Were at ICSB this year and heard about a very interesting paper from Tobias Meyer. Using an intricate assay for wound healing in 96 well plates and automated microscopy, Tobias Meyer's lab looked for signaling components which could effect would healing. In this very clever approach they were able to track single cells as they migrated in response to a wound on a glass plate, in response to various stimuli and under different siRNA knockdown targets. By tracking each cell and measuring intricate cellular parameters such as cell motility, directed migration, coordination, attraction, repulsion and pioneer cells (those which move without the neighbors moving) they were able to assign genes to several functional modules in terms of a specific cellular movement parameter. Using all this data they were able to uncover parameters to an equation which closely follows actual cell migration, and genes which can specifically effect certain of these parameters. Its a very interesting approach and certainly a huge step in moving from siRNA screening to building predictive models of cell function directly form this data.

Wednesday, March 25, 2009

This paper in Nature from Ian Taylor and Jeff Wrana from U. Toronto present a compelling method for the discrimination and diagnosis of disease states based on the disruption of co-expression patterns with neighbors in a protein interaction network. Typically, the search for cancer biomarkers involves searching for differentially expressed genes which alone can discriminate between different cancer diagnoses. The authors present a method which integrates co-expression and public protein interaction information to show that genes whose protein network neighbors become dysregulated may be used to predict breast cancer outcomes. Their findings support the emerging notion that biomarkers might be improved by focusing on pathways rather than single genes alone. A couple of recent papers from our lab indicate show early signs of promise in this regard. Their results have implications for the systematic discovery of markers in a variety of diseases.

Friday, February 13, 2009

Genetics meets social networks! In a paper today in PNAS Fowler et al compare the topological characteristics of the social networks of MZ and DZ twins and find that some network properties are heritable. This is expanding on some previous work that showed that the −G1438A polymorphism within the promoter region of the 5-HT2A serotonin receptor gene is associated with variation in popularity. The results are interesting, that among teenagers in a various scools, that the number of times a person is named as a friend is heritable (more similar for MZ twins than DZ twins). Adding to this there were another handful of features that were heritable. Overall, this topic is pretty thought provoking, i wonder how many parents would line up for a drug to increase popularity!

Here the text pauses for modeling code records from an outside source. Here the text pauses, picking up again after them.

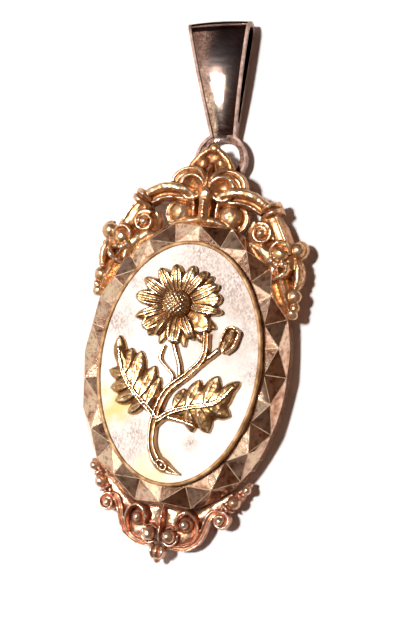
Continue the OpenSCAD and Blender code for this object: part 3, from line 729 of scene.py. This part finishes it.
cavity(daisy, 5, "fine_cavity", 9)
cavity(daisy, 33, "broad_cavity", 2.2)
dress(daisy, cast_gold(
    "relief gold", (0.9, 0.7, 0.48), (0.56, 0.32, 0.13), (0.34, 0.14, 0.05), (0.16, 0.06, 0.02),
    shine=0.22, bare=0.97))
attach(daisy, "pendant")
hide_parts("spray")


# ---- Crest ----
# Pierced casting soldered over the top of the case: a finial of two leaves, hooded curls, a beaded
# column, two arms with double collars, and volutes and balls down each flank. Orange gilt over brown.
OVER_RING = 3.12  # Back of the finial and curls, which lie over the bail's ring
crest = Casting(1.8)


def bowl(share):
    """Height of the smooth bowl in the hooded curl, hollowed out from its rim to its middle."""
    rim, low = 4.5, 3.75
    return low + (rim - low) * min(1, share / 0.85) ** 2 - 2.2 * max(0, share - 0.88)


# Right half, made first
# Arm from the column over to the collar: broad outer edge, groove, and narrow inner edge
crest.strand([
    [1.4, 19.9, 0.6, 2.4, 3.5], [2.6, 20.3, 0.8, 2.4, 3.7], [4.1, 20.5, 0.85, 2.4, 3.75],
    [5.7, 20.2, 0.8, 2.2, 3.6], [7.1, 19.5, 0.7, 2, 3.5]], broad)
crest.strand([
    [1.2, 20.2, 0.35, 2.4, 4.3], [2.6, 20.85, 0.58, 2.4, 4.8], [4.2, 21.1, 0.62, 2.4, 4.95],
    [5.8, 20.9, 0.62, 2.2, 4.75], [7.3, 20.15, 0.58, 2, 4.4], [8.3, 19.5, 0.5, 1.9, 4]], broad)
crest.strand([
    [1.6, 19.5, 0.22, 2.4, 3.9], [2.8, 19.8, 0.28, 2.4, 4.15], [4.2, 19.9, 0.28, 2.4, 4.2],
    [5.6, 19.65, 0.28, 2.2, 4.05], [6.9, 18.95, 0.24, 2, 3.8]])
# Double collar
for step in (-0.42, 0.42):
    dx, dy = -0.47 * step, 0.88 * step
    crest.band(1.9, [
        [7.15 + dx, 18.95 + dy, 0.42, 3.9], [7.6 + dx, 19.2 + dy, 0.46, 4.5],
        [8.3 + dx, 19.6 + dy, 0.48, 4.7], [8.9 + dx, 19.95 + dy, 0.46, 4.3],
        [9.25 + dx, 20.15 + dy, 0.42, 3.4]])
# Stem that flares from the collar: a smooth bright band, with a thin edge line outside it
crest.band(1.8, [
    [8.1, 19.2, 0.8, 3.8], [8.9, 17.8, 1.05, 3.9], [9.7, 16.3, 1.2, 3.75], [10.5, 14.4, 1.35, 3.5],
    [11.2, 12.6, 1.4, 3.5]])
crest.band(1.8, [
    [8.6, 19.1, 0.3, 3.9], [9.5, 17.7, 0.42, 4.05], [10.4, 16, 0.4, 3.8], [10.9, 15.2, 0.3, 3.5]])
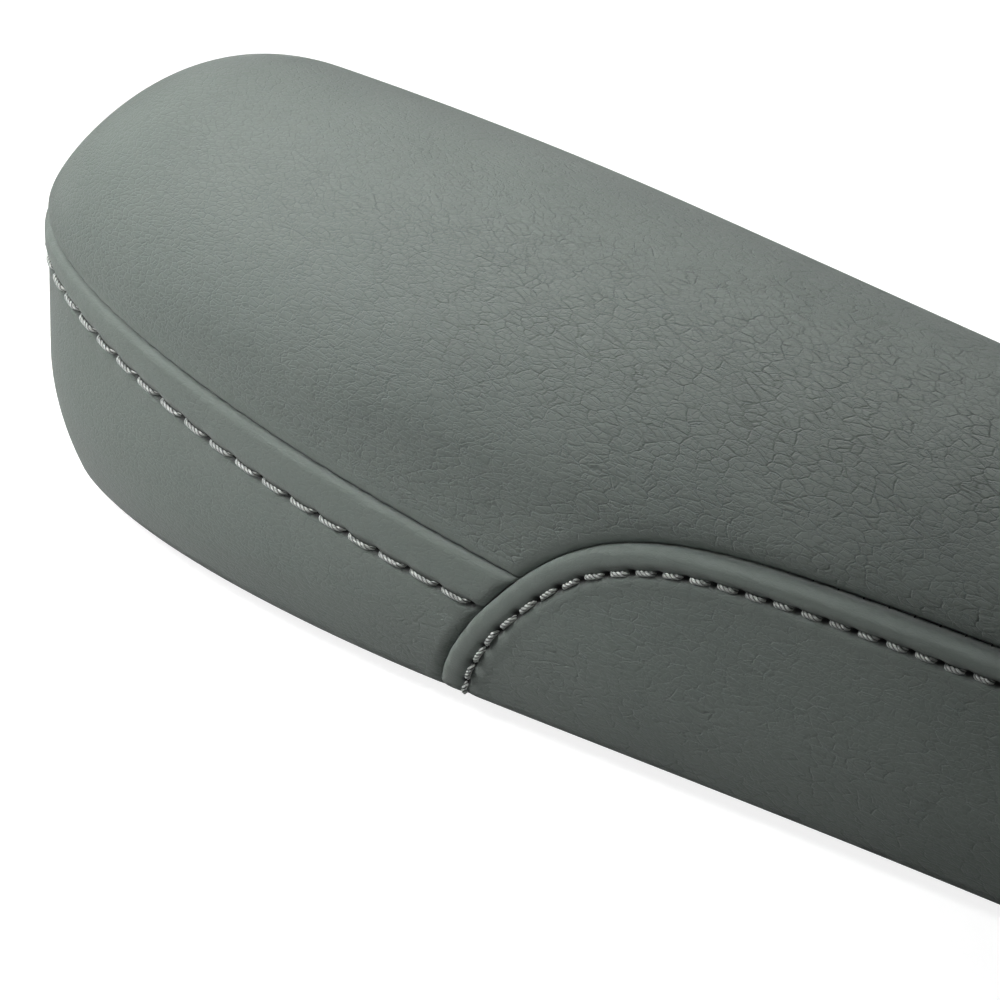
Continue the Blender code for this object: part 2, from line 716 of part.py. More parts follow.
def add_nut(name, y):
    """A tee nut: a round flange on top of the board and a threaded barrel down through it."""
    seat = BOARD_TOP + GAP / 2
    profile = [
        (NUT_BORE_RADIUS, seat + NUT_FLANGE - GAP),
        (NUT_FLANGE_RADIUS - GAP, seat + NUT_FLANGE - GAP),
        (NUT_FLANGE_RADIUS, seat + NUT_FLANGE - 2 * GAP),
        (NUT_FLANGE_RADIUS, seat),
        (NUT_BARREL_RADIUS, seat),
        (NUT_BARREL_RADIUS, seat - NUT_BARREL_LENGTH),
        (NUT_BORE_RADIUS, seat - NUT_BARREL_LENGTH),
    ]
    bm = bmesh.new()
    ring = [bm.verts.new((r, 0, z)) for r, z in profile]
    edges = [bm.edges.new((a, b)) for a, b in zip(ring, ring[1:] + ring[:1])]
    bmesh.ops.spin(
        bm, geom=ring + edges, cent=(0, 0, 0), axis=(0, 0, 1), angle=2 * math.pi, steps=ROUND_SEGMENTS, use_merge=True
    )
    bmesh.ops.recalc_face_normals(bm, faces=bm.faces)
    mesh = bpy.data.meshes.new(name)
    bm.to_mesh(mesh)
    bm.free()
    add_object(name, mesh, "zinc_steel").location = (0, y, 0)


def main():
    clear_scene()
    add_top_panel()
    add_nose_band()
    add_side_panel("side_panel_right", 1)
    add_side_panel("side_panel_left", -1)
    holes = leg_holes("flange_leg_holes", 0.0, 0.0)
    for name in ("nose_band", "side_panel_right", "side_panel_left"):
        cut(bpy.data.objects[name], holes)
    add_threads()
    add_wadding()
    add_foam()
    add_board()
    add_dust_cover()
    add_staples()
    for index, y in enumerate(nut_places()):
        add_nut(f"tee_nut_{('front', 'rear')[index]}", y)


main()
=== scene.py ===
"""Looks of the chair armrest pad: leather panels, raised seams, twisted thread, filling and fixings."""

import math

import bmesh
import bpy
import numpy as np
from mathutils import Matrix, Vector, noise
from mathutils.kdtree import KDTree


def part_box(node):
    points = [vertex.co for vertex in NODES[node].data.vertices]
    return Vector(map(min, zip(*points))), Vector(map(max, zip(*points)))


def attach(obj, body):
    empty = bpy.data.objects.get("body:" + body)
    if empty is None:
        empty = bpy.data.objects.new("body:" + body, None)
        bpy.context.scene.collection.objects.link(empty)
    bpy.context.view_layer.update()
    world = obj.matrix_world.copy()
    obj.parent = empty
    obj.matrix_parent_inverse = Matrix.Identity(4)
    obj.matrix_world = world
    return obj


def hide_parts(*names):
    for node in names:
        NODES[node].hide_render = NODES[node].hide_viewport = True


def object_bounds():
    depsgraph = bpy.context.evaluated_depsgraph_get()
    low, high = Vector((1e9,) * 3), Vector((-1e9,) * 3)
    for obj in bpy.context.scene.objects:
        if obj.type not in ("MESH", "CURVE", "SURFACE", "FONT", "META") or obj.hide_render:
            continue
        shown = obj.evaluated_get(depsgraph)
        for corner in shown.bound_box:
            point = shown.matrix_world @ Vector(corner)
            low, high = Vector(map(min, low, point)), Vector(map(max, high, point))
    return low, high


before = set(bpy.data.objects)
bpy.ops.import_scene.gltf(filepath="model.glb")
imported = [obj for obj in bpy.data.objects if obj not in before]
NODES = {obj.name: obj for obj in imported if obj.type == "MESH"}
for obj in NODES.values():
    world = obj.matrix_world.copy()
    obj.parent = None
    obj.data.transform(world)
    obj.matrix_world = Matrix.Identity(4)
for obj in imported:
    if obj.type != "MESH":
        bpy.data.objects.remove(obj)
CAD_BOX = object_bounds()
BODY = "root"
MM = 0.001

# Overall size: length and height from the top panel's box in the CAD model
TOP_LOW, TOP_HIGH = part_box("top_panel")
LENGTH = TOP_HIGH.y - TOP_LOW.y
HEIGHT = TOP_HIGH.z
WIDTH = 72 * MM

# Plan outline and side profile, as the CAD model has them
NOSE_LENGTH = 106 * MM
NOSE_POWER = 2.48
TAIL_LENGTH = 40 * MM
TAIL_POWER = 2.4
SIDE_TAPER = 0.09
TAPER_BLEND = 20 * MM
SHOULDER_HEIGHT = 44.7 * MM
TUCK_DEPTH = 7 * MM
TUCK_HEIGHT = 22 * MM
EDGE_RADIUS = 3 * MM
CROWN_POWER = 1.7
CROWN_RISE_LENGTH = 40 * MM
CROWN_RISE_POWER = 1.9
CROWN_RISE_ROOT = 1.2
RIDGE_FRONT = 36 * MM
RIDGE_REAR = 26 * MM
DOME_SPAN = 40 * MM
FLANGE_WIDTH = 12 * MM
FLANGE_Z = 1.8 * MM
LEATHER = 1.0 * MM

# Seams, as the CAD model has them
NOSE_SEAM_HEIGHT = 44.3 * MM
NOSE_SEAM_FALL = 0.122
SIDE_SEAM_HEIGHT = 44.3 * MM
SIDE_SEAM_START = 106 * MM
SIDE_SEAM_RISE = 30 * MM
SIDE_SEAM_POWER = 1.55
FRONT_STRAIGHT = 12 * MM  # the side panel's front edge is straight below this level
FRONT_BLEND = 6 * MM  # and turns upright over about this much at the underside
HALF_GAP = 0.06 * MM  # each panel stops this far from the middle of a seam

# Topstitching: distance from the seam, pitch, how much of a stitch shows, and how long a stretch at each needle
# hole is painted black as shade
NOSE_DROP_TIP = 5.0 * MM
NOSE_DROP_BACK = 7.8 * MM
NOSE_DROP_START = 8 * MM
NOSE_DROP_END = 86 * MM
NOSE_PITCH = 6.7 * MM
NOSE_STITCH = 5.7 * MM
NOSE_HOLE_SHADE = 0.5 * MM
NOSE_THREAD_RADIUS = 0.37 * MM
SIDE_INSET = 4.2 * MM
SIDE_PITCH = 5.4 * MM
SIDE_STITCH = 4.1 * MM
SIDE_HOLE_SHADE = 0.9 * MM
SIDE_THREAD_RADIUS = 0.43 * MM
SEAM_PITCH = 4.8 * MM
SEAM_THREAD_RADIUS = 0.15 * MM

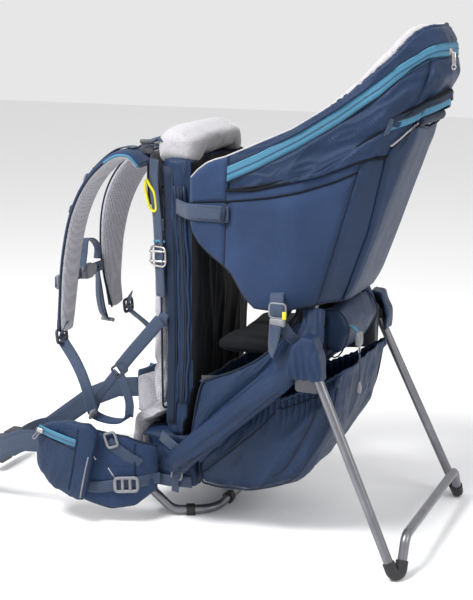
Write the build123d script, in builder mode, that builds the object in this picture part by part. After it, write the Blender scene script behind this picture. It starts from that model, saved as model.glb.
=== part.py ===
"""Child carrier backpack: a tube frame with a folding stand, a fabric cockpit for
the child, a wearer's harness and a padded hip belt.

Millimetres. +Z up, ground at z = 0, +X the wearer's left, +Y towards the stand.
"""
import os

from build123d import *

os.makedirs("parts", exist_ok=True)

# Driving dimensions
TUBE_R = 7.5                 # frame and stand tube, 15 mm outside
SLEEVE_R = 15                # fabric sleeve round the side tube
CLIP_R = 9.5                 # rubber clips that meet the ground
CLIP_FOOT = 12               # width of a clip's flat foot
GROUND_Z = CLIP_R            # centre line of every tube that rests on the ground
DEPTH = 410.5                # half of the overall depth, front buckle to hood
COLUMN_W = 216               # padded column in front of the child
COLUMN_FRONT = -24
PAD_FRONT = -44
BAG_W = 230                  # luggage bag below the seat
WALL = 5                     # padded fabric wall of the cockpit
PIVOT = (250, 320)           # y, z of the stand's pivot
STAND_X = 166                # centre of a stand leg at the pivot
PIN_R = 5
PIN_CLEAR = 0.05
FOOT_X = 190                 # centre of a stand leg at the ground
FIN_T = 14                   # hip fin thickness
BELT_W = 38                  # hip belt webbing
BUCKLE_W = 46


def save(piece, name):
    """Label a finished piece and write it as one file."""
    piece.part.label = name
    export_step(piece.part, f"parts/{name}.step")


def save_pair(piece, name):
    """Write a left piece and its mirror image."""
    save(piece, f"{name}_left")
    with BuildPart() as right:
        mirror(piece.part, about=Plane.YZ)
    save(right, f"{name}_right")


def route(points, bends):
    """Straight runs joined by tangent arcs."""
    if bends:
        return FilletPolyline(*points, radius=bends)
    return Line(*points)


def tube(points, bends, radius, bore=0):
    """Round bar or tube along a route."""
    with BuildPart() as piece:
        with BuildLine() as path:
            route(points, bends)
        with BuildSketch(Plane(origin=path.line @ 0, z_dir=path.line % 0)):
            Circle(radius)
            if bore:
                Circle(bore, mode=Mode.SUBTRACT)
        sweep(path=path.line)
    return piece


def slab(outline, x_from, x_to):
    """Flat piece: a y, z outline extruded across the carrier."""
    with BuildPart() as piece:
        with BuildSketch(Plane.YZ.offset(x_from)):
            with BuildLine():
                Polyline(*outline, close=True)
            make_face()
        extrude(amount=x_to - x_from)
    return piece


def side_band(points, bends, width, x_from, x_to):
    """Padded band that follows a y, z route, extruded across the carrier."""
    with BuildPart() as piece:
        with BuildSketch(Plane.YZ.offset(x_from)):
            with BuildLine():
                route(points, bends)
            trace(line_width=width)
        extrude(amount=x_to - x_from)
    return piece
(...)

Thursday, January 15, 2009

I just ran across an interesting paper in Nature on the genetic basis of tumor susceptibility and skin inflammation. The authors use backcrossed mice to identify eQTLs and mapped these onto a network for co-expression based on various skin expression profiles. The expression profiles highlighted skin specific networks such as keratins. Their analysis suggests to me that using a generic co-expression network would not have given them the results that a "local" co-expression network which is based on skin expression which is the system they are interested in. Overall the paper presents an interesting approach for applying networks to eQTL analysis

Thursday, September 04, 2008 released its 2008 salary survey today. There are some interesting tools in there to find out the average pay for professors of different rank in different states (Avg pay for tenured faculty in California is 150K). Somewhat disturbing is the observation that women at the same rank make significantly less than men (23% less pay for women full professors vs men).

Check it out:

As most reports of this type tend to show that salaries are rising over time in the life sciences fields, how does this jive with reports that there are a glut of postdocs with fewer than 20% finding faculty positions? Isn't this breaking some supply-demand curves? Or does this just mean that theres a glut of inadequately trained PhDs? Maybe this is a job for freakonomics!